陸上のダイヤモンドリーグ第9戦のミーティング・アレヴァが6日、パリで開催される。100メートル&200メートル世界記録保持者のウサイン・ボルト(26=ジャマイカ)をはじめ、11人のロンドン五輪金メダリストがエントリーしてきた。今季のダイヤモンドリーグのなかでも最も豪華なメンバー。勝てばそのこと自体に意味があるし、8月のモスクワ世界陸上に向けて自身の状態と、有力選手間でのポジションもチェックできる。

 男子200メートルはライバルの米国勢不在でボルトの優勝が濃厚だ。地元フランスのクリストフ・ルメートル(23)も白人選手では歴代2番目の19秒80を持つが、ボルトの前では分が悪い。

 だが、今季のボルトは絶好調とは言いがたい。シーズンベストは100メートルが9秒94、200メートルが19秒79で、タイソン・ゲイ(30=米国)の9秒75と19秒74に後れをとっている。ジャマイカ選手権のレース後には、脚の状態が万全でないとも話していた。「シーズンの出だしが悪かったのは昨年と同じ。ロンドン五輪までに状態を上げられたように、今年も1試合1試合、調子を上げられている。モスクワ世界陸上で世界記録を出すために、高いレベルの試合でモチベーションを上げ、走りのリズムを良くしていくんだ」。

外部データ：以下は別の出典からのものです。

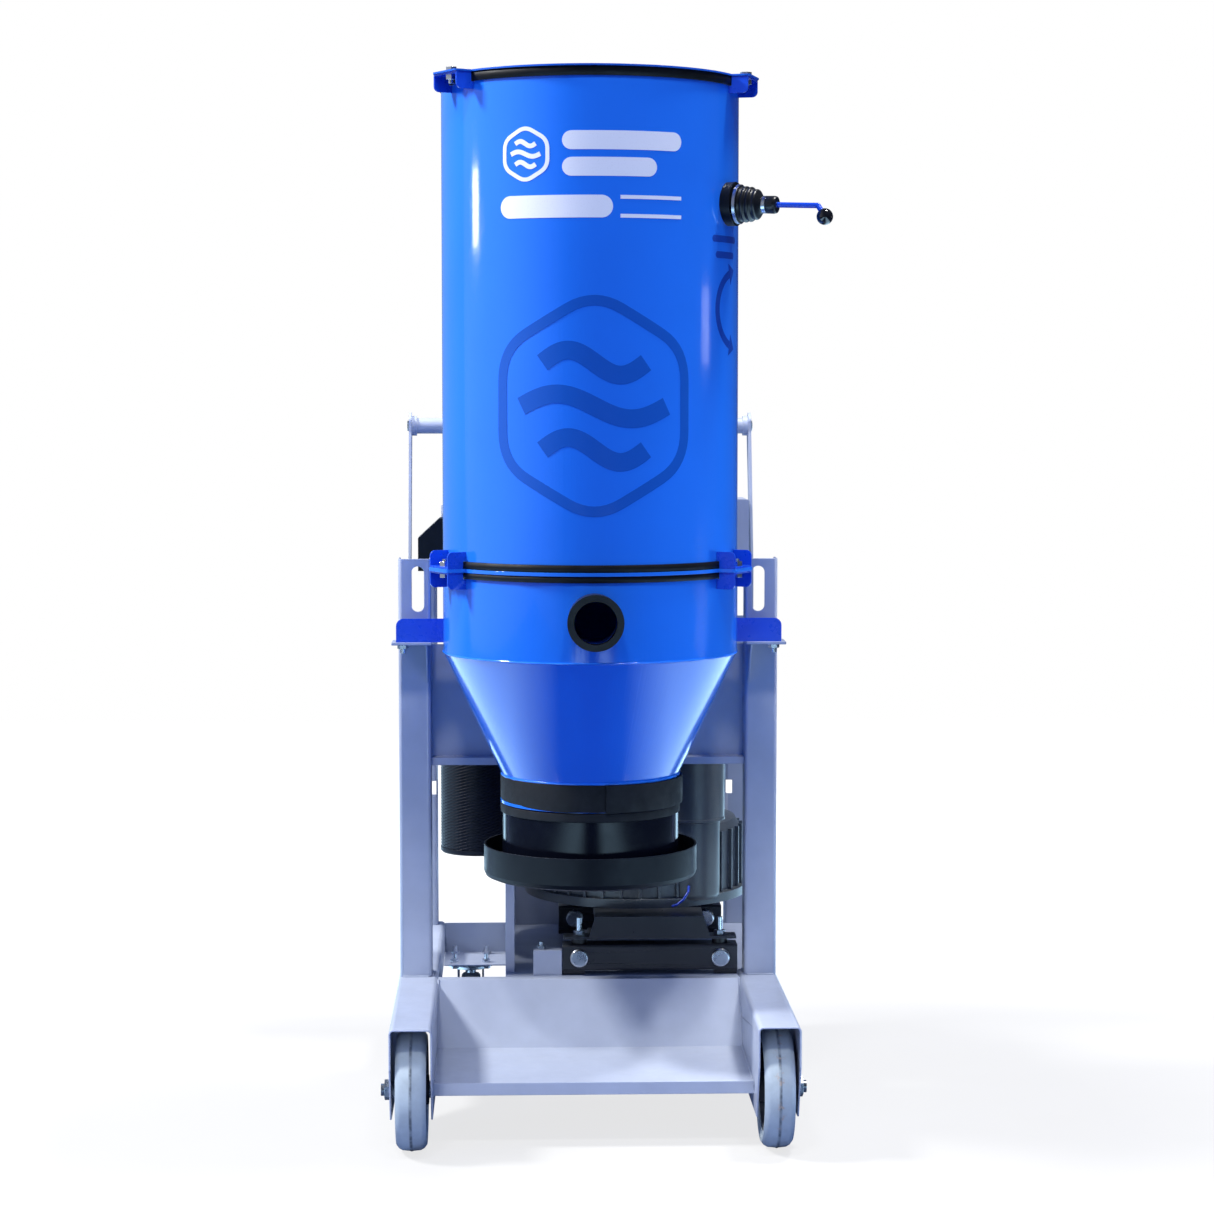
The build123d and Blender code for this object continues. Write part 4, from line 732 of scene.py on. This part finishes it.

 パリ大会の具体的な目標には言及していないが、ゲイの今季世界最高タイムを上回れば順調と見ていい。

 バーミンガム大会、ローザンヌ大会と直近のダイヤモンドリーグではビッグネームが次々に敗れている。金メダリストとはいえ、少しでも調子を崩したら勝てない。パリでも接戦、激戦となりそうな種目が多い。

 男子400メートルはロンドン五輪のキラニ・ジェームズ(20=グレナダ)と北京五輪のラショーン・メリット(27=米国)、金メダリスト同士が対決する。

 男子110メートル障害世界記録(12秒80)保持者のアリエス・メリット(27=米国)は、故障で5~6月に1カ月以上レースから遠ざかった。バーミンガム大会は2位だが調子は上がっている。ローザンヌ大会で13秒03の今季世界最高をマークしたデビッド・オリバー(31=米国)らとの激戦になりそうだ。

 女子100メートルは五輪連続金メダリストのシェリー・アン・フレイザー・プライス(26=ジャマイカ)に、ブッレシング・オカグバレ(24=ナイジェリア)が挑戦する。本職の走り幅跳びで北京五輪銅メダルのオカグバレだが、今季は短距離種目での活躍が目立つ。バーミンガム大会では200メートルでフレイザー・プライスを破って世界を驚かせた。

 女子走高跳びは今季2メートルを跳んでいる3人が注目を集めそう。V候補筆頭はテグ、ロンドンと連続金メダリストのアンナ・チチェロワ(30=ロシア)だが、銀メダルだったブリジッタ・バーネット(22=米国)が今季は2メートル04でチチェロワを2センチ上回っている。故障から復帰してきた前女王のブランカ・ブラシッチ(29=クロアチア)も調子を上げている。

 多くの種目でモスクワ世界陸上の前哨戦が繰り広げられそうだ。◆ダイヤモンドリーグはIAAF(国際陸上競技連盟)が主催する最高カテゴリーの競技会シリーズ。今季はドーハ大会を皮切りに9月のブリュッセル大会まで全14戦が開催される。各大会の種目別優勝賞金は1万ドル(2位6000ドル~8位1000ドル)。各大会のポイント合計で争われる年間優勝者には4万ドルとダイヤモンド入りトロフィーが贈呈される。出場者はトップ選手に厳選され、ほとんどの種目が予選なしの一発決勝。緊張感あるレースが次々に行われる。また、オリンピックや世界陸上のように1国3人という出場人数の制限がない。ジャマイカ、アメリカ勢が揃う短距離種目や、アフリカ勢が多数出場する中・長距離種目などは、オリンピックや世界陸上よりも激しい戦いになる。